You can install TensorNets from PyPI (pip install tensornets) or directly from GitHub (pip install git+https://github.com/taehoonlee/tensornets.git).

A quick example

Each network (see full list) is not a custom class but a function that takes and returns tf.Tensor as its input and output. Here is an example of ResNet50:

import tensorflow as tf
# import tensorflow.compat.v1 as tf  # for TF 2
import tensornets as nets
# tf.disable_v2_behavior()  # for TF 2

inputs = tf.placeholder(tf.float32, [None, 224, 224, 3])
model = nets.ResNet50(inputs)

assert isinstance(model, tf.Tensor)

You can load an example image by using utils.load_img returning a np.ndarray as the NHWC format:

img = nets.utils.load_img('cat.png', target_size=256, crop_size=224)
assert img.shape == (1, 224, 224, 3)

Once your network is created, you can run with regular TensorFlow APIs 😊 because all the networks in TensorNets always return tf.Tensor. Using pre-trained weights and pre-processing are as easy as pretrained() and preprocess() to reproduce the original results:

with tf.Session() as sess:
    img = model.preprocess(img)  # equivalent to img = nets.preprocess(model, img)
    sess.run(model.pretrained())  # equivalent to nets.pretrained(model)
    preds = sess.run(model, {inputs: img})

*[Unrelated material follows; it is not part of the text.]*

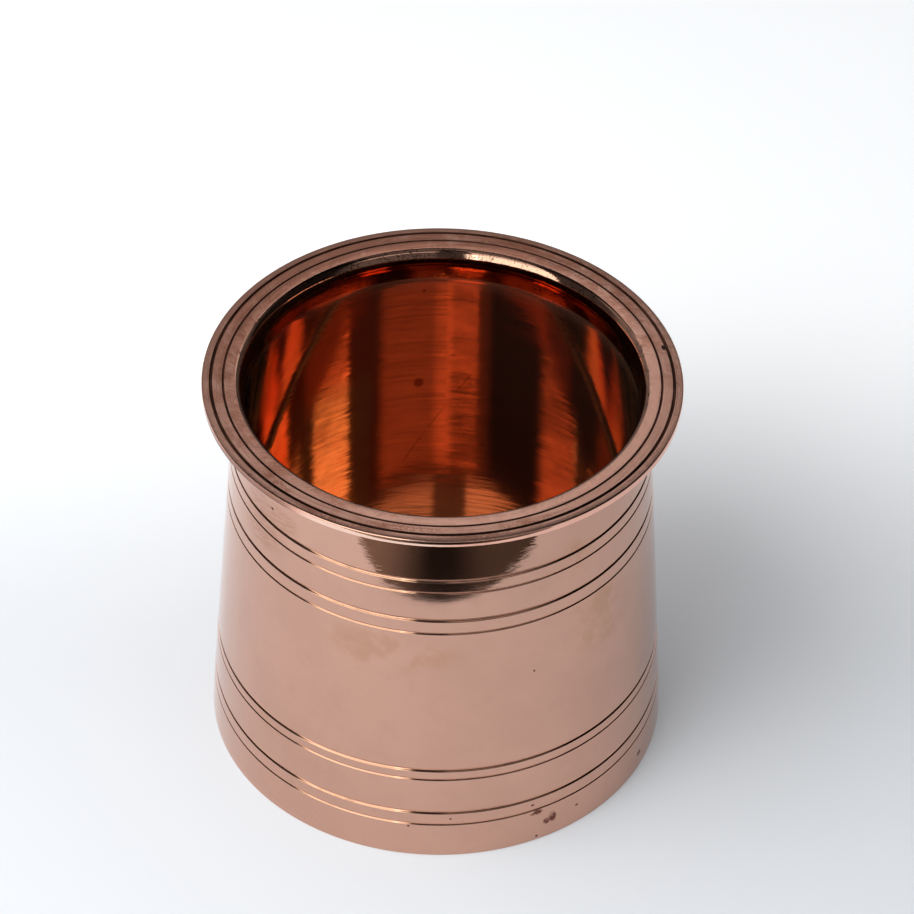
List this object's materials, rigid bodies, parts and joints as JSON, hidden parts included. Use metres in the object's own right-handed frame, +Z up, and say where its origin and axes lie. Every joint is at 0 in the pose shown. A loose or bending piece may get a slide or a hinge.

You can see the most probable classes:

print(nets.utils.decode_predictions(preds, top=2)[0])
[(u'n02124075', u'Egyptian_cat', 0.28067636), (u'n02127052', u'lynx', 0.16826575)]

You can also easily obtain values of intermediate layers with middles() and outputs():

with tf.Session() as sess:
    img = model.preprocess(img)
    sess.run(model.pretrained())
    middles = sess.run(model.middles(), {inputs: img})
    outputs = sess.run(model.outputs(), {inputs: img})

model.print_middles()
assert middles[0].shape == (1, 56, 56, 256)
assert middles[-1].shape == (1, 7, 7, 2048)

model.print_outputs()
assert sum(sum((outputs[-1] - preds) ** 2)) < 1e-8

With load() and save(), your weight values can be restorable:

with tf.Session() as sess:
    model.init()
    # ... your training ...
    model.save('test.npz')

with tf.Session() as sess:
    model.load('test.npz')
    # ... your deployment ...

TensorNets enables us to deploy well-known architectures and benchmark those results faster ⚡️. For more information, you can check out the lists of utilities, examples, and architectures.

Object detection example

Each object detection model can be coupled with any network in TensorNets (see performance) and takes two arguments: a placeholder and a function acting as a stem layer. Here is an example of YOLOv2 for PASCAL VOC:

import tensorflow as tf
import tensornets as nets

inputs = tf.placeholder(tf.float32, [None, 416, 416, 3])
model = nets.YOLOv2(inputs, nets.Darknet19)

img = nets.utils.load_img('cat.png')

with tf.Session() as sess:
    sess.run(model.pretrained())
    preds = sess.run(model, {inputs: model.preprocess(img)})
    boxes = model.get_boxes(preds, img.shape[1:3])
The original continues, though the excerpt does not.